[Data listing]
....................

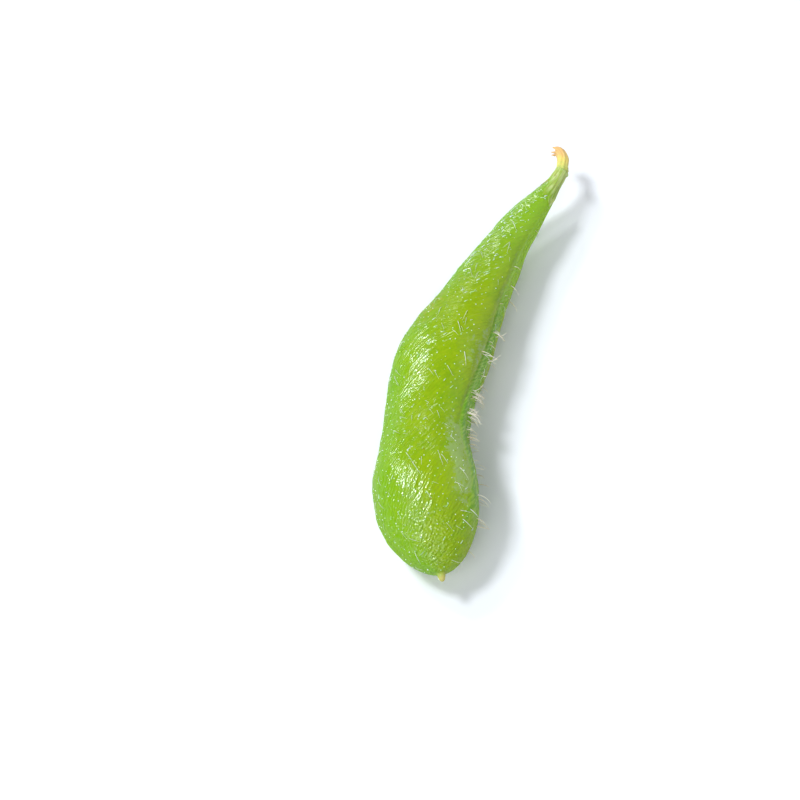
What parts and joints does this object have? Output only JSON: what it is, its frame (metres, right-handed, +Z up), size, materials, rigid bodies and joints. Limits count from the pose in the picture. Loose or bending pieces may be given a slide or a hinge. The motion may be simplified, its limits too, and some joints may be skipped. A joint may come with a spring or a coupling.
{
  "type": "edamame pod",
  "caption": "Fresh green soybean pod as picked, lying on its broad side: plump curved pod, papery calyx round its neck and a short hooked, torn stalk.",
  "frame": {"origin": "middle of the footprint, on the surface that the pod lies on", "axes": "+Z up from the resting surface through the pod's thickness, +Y from the blunt beak end to the stalk, +X towards the seam edge that carries the beans"},
  "size_m": [0.013, 0.0526, 0.0086],
  "materials": {
    "pod_skin": "satin",
    "calyx_skin": "matte",
    "stalk_fibre": "matte",
    "hair": "satin"
  },
  "bodies": {
    "root": {"pod": "pod_skin", "calyx": "calyx_skin", "stalk": "stalk_fibre"}
  },
  "joints": []
}
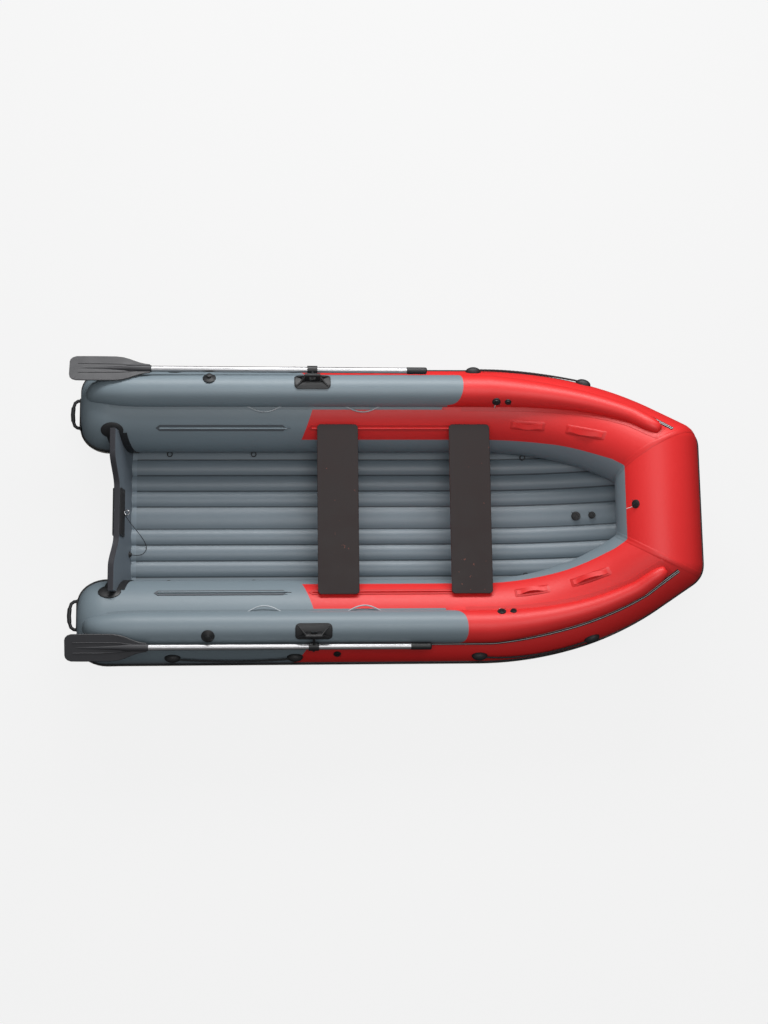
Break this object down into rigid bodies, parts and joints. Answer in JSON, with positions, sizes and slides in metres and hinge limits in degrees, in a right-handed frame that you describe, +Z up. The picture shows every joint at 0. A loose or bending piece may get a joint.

....................

» WHAT NEEDS TO BE DONE
Your task is to return the full listing exactly as it was given.

» WRITTEN ANSWER
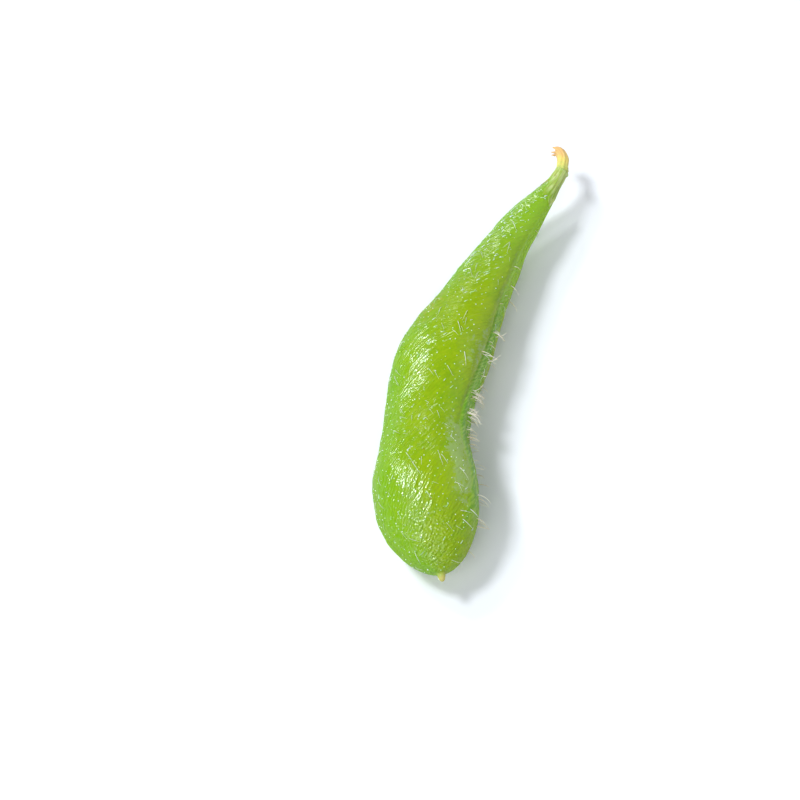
What parts and joints does this object have? Output only JSON: what it is, its frame (metres, right-handed, +Z up), size, materials, rigid bodies and joints. Limits count from the pose in the picture. Loose or bending pieces may be given a slide or a hinge. The motion may be simplified, its limits too, and some joints may be skipped. A joint may come with a spring or a coupling.
{
  "type": "edamame pod",
  "caption": "Fresh green soybean pod as picked, lying on its broad side: plump curved pod, papery calyx round its neck and a short hooked, torn stalk.",
  "frame": {"origin": "middle of the footprint, on the surface that the pod lies on", "axes": "+Z up from the resting surface through the pod's thickness, +Y from the blunt beak end to the stalk, +X towards the seam edge that carries the beans"},
  "size_m": [0.013, 0.0526, 0.0086],
  "materials": {
    "pod_skin": "satin",
    "calyx_skin": "matte",
    "stalk_fibre": "matte",
    "hair": "satin"
  },
  "bodies": {
    "root": {"pod": "pod_skin", "calyx": "calyx_skin", "stalk": "stalk_fibre"}
  },
  "joints": []
}
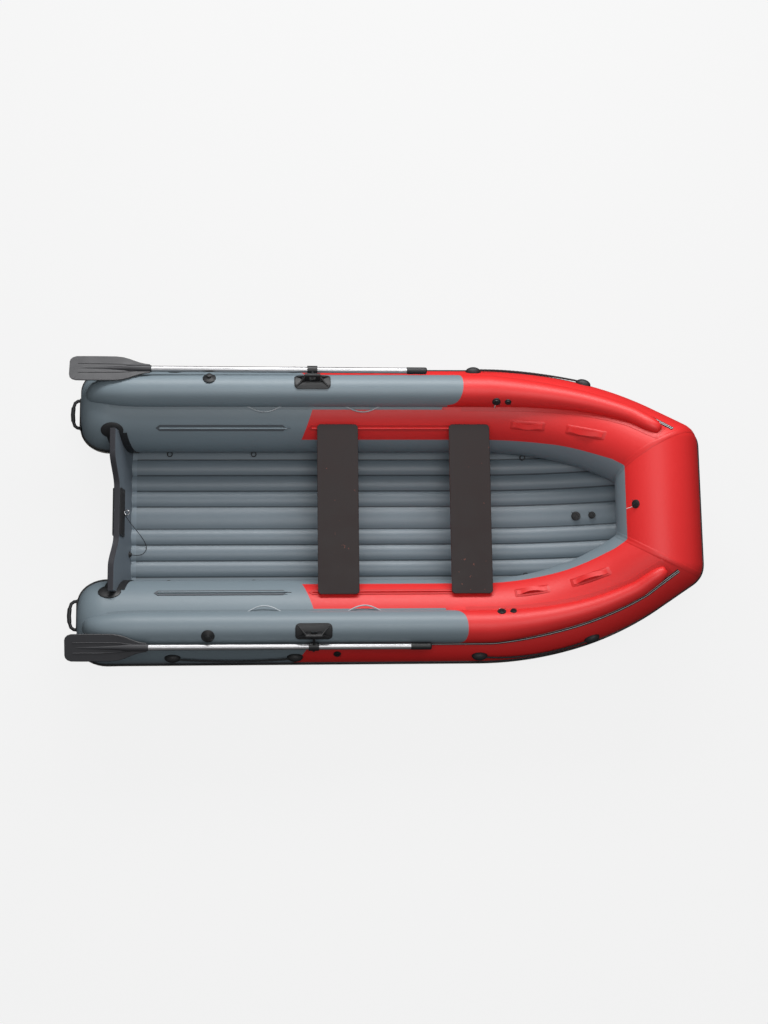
Break this object down into rigid bodies, parts and joints. Answer in JSON, with positions, sizes and slides in metres and hinge limits in degrees, in a right-handed frame that you describe, +Z up. The picture shows every joint at 0. A loose or bending piece may get a joint.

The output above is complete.